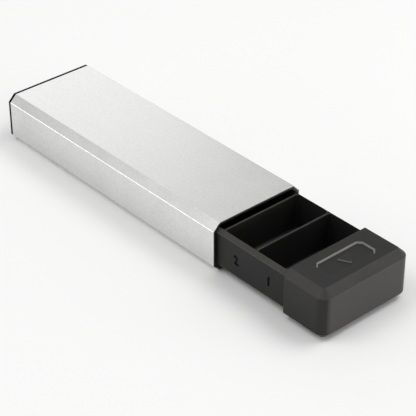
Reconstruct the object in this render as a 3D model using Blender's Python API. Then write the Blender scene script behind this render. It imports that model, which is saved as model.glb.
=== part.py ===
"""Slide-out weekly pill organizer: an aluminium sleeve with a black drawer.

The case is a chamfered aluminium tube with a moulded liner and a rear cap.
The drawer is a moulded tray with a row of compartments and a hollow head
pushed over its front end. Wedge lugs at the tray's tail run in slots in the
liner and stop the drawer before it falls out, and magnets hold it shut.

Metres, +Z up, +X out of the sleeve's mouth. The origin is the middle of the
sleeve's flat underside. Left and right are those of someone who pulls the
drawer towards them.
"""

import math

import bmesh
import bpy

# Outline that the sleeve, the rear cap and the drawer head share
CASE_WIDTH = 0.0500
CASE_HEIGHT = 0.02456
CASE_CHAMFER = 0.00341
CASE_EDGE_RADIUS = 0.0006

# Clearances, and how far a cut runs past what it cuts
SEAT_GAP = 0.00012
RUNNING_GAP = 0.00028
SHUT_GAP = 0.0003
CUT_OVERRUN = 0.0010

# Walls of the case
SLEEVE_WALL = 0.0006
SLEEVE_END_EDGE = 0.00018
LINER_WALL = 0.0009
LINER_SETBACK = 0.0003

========

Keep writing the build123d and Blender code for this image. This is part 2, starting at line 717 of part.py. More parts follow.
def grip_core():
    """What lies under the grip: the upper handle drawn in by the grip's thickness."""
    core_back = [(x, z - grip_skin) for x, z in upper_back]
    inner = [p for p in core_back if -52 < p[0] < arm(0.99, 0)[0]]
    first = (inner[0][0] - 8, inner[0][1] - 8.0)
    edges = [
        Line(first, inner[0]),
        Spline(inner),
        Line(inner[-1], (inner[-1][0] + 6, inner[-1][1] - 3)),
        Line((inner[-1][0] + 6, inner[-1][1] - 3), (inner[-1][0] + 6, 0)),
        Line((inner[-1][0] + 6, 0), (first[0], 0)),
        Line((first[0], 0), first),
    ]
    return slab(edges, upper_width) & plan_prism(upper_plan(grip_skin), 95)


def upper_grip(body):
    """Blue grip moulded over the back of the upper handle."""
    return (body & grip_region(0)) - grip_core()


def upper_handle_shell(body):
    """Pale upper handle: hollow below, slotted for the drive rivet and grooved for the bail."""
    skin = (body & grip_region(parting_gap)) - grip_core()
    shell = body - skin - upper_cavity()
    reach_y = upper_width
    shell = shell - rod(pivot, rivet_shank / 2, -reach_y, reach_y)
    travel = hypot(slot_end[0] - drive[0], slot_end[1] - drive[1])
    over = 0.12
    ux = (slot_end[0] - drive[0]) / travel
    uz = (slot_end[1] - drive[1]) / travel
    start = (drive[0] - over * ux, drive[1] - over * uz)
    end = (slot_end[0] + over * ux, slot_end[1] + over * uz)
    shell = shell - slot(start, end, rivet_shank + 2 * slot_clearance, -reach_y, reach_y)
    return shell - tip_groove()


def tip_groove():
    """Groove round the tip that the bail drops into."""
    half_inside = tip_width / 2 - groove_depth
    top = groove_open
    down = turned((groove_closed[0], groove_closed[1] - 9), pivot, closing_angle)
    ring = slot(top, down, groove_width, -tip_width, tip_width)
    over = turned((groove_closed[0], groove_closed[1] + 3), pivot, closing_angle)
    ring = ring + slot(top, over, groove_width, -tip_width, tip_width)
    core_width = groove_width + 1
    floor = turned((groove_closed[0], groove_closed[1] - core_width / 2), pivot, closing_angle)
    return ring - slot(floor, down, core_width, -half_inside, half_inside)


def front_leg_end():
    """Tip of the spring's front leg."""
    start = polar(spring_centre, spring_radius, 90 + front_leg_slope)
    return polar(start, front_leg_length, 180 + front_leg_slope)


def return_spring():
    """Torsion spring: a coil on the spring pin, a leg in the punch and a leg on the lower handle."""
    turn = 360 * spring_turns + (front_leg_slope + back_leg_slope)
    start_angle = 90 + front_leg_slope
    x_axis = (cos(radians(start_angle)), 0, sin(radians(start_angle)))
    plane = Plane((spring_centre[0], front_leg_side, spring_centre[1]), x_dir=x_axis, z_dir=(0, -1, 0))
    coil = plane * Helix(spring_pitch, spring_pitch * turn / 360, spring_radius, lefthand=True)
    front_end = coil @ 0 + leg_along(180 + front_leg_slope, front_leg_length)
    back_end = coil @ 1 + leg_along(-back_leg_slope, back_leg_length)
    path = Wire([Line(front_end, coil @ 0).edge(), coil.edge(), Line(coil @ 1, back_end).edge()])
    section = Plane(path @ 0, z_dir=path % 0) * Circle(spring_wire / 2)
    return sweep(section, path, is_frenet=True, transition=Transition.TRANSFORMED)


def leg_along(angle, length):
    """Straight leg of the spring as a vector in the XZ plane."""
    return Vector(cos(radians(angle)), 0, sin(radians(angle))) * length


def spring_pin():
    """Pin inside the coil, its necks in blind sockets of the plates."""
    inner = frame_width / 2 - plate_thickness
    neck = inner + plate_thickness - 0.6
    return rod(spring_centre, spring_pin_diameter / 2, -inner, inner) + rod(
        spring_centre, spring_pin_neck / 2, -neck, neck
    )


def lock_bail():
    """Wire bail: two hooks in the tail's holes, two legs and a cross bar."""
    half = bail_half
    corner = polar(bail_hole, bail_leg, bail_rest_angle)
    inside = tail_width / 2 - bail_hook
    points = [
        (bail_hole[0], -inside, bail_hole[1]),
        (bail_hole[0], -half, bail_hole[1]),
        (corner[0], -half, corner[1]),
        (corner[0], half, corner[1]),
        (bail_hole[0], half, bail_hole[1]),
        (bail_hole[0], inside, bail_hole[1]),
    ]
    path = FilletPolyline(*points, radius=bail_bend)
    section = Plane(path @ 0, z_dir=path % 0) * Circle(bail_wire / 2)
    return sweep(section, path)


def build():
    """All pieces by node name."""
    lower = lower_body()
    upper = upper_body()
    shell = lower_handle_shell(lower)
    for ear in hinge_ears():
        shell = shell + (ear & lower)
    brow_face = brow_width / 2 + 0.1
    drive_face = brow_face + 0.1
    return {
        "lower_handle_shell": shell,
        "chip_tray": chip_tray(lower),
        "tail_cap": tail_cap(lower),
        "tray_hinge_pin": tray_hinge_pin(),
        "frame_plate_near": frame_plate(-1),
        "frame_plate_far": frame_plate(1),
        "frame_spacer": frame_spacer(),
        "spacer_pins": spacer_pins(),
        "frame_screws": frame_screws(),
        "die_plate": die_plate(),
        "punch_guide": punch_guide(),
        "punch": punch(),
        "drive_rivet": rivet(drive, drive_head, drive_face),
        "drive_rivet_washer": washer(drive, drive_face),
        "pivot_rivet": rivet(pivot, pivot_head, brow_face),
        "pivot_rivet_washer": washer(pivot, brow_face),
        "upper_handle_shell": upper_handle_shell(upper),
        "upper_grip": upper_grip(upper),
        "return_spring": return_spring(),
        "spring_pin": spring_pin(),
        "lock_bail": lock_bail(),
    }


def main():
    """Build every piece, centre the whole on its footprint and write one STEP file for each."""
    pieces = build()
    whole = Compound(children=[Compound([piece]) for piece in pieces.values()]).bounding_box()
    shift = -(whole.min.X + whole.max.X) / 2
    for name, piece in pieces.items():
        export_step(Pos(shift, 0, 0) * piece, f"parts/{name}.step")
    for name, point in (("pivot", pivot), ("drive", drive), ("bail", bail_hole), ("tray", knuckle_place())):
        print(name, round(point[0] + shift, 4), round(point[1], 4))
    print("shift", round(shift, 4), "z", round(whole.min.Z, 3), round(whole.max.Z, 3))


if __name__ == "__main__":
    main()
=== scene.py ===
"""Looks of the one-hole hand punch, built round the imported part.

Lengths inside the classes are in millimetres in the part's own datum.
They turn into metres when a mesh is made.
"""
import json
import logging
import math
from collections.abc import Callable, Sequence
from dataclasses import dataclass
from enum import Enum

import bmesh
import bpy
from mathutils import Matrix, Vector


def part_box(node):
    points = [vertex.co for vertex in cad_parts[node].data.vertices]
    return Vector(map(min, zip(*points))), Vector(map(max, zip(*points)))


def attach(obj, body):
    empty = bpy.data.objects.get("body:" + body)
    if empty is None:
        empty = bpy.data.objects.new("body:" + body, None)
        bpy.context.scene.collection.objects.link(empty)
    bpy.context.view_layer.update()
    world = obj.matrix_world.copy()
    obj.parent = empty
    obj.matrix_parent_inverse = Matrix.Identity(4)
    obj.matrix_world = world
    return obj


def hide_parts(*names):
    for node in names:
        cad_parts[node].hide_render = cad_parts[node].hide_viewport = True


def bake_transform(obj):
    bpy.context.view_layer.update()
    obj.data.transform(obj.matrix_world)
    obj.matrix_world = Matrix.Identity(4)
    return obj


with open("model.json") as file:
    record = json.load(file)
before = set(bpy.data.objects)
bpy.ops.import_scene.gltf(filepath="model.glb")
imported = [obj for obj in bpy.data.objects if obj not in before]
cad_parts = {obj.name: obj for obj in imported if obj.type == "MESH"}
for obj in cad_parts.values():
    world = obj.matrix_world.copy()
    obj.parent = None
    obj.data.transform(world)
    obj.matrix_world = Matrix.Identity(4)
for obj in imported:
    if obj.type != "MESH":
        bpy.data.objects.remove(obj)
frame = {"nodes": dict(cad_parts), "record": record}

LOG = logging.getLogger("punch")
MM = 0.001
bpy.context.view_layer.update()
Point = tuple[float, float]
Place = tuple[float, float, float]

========

### What to do
From the records above, transcribe without alteration every line from the one with "Reconstruct the object" to the one with "a black drawer.", inclusive.

### Output of the exercise
Reconstruct the object in this render as a 3D model using Blender's Python API. Then write the Blender scene script behind this render. It imports that model, which is saved as model.glb.
=== part.py ===
"""Slide-out weekly pill organizer: an aluminium sleeve with a black drawer.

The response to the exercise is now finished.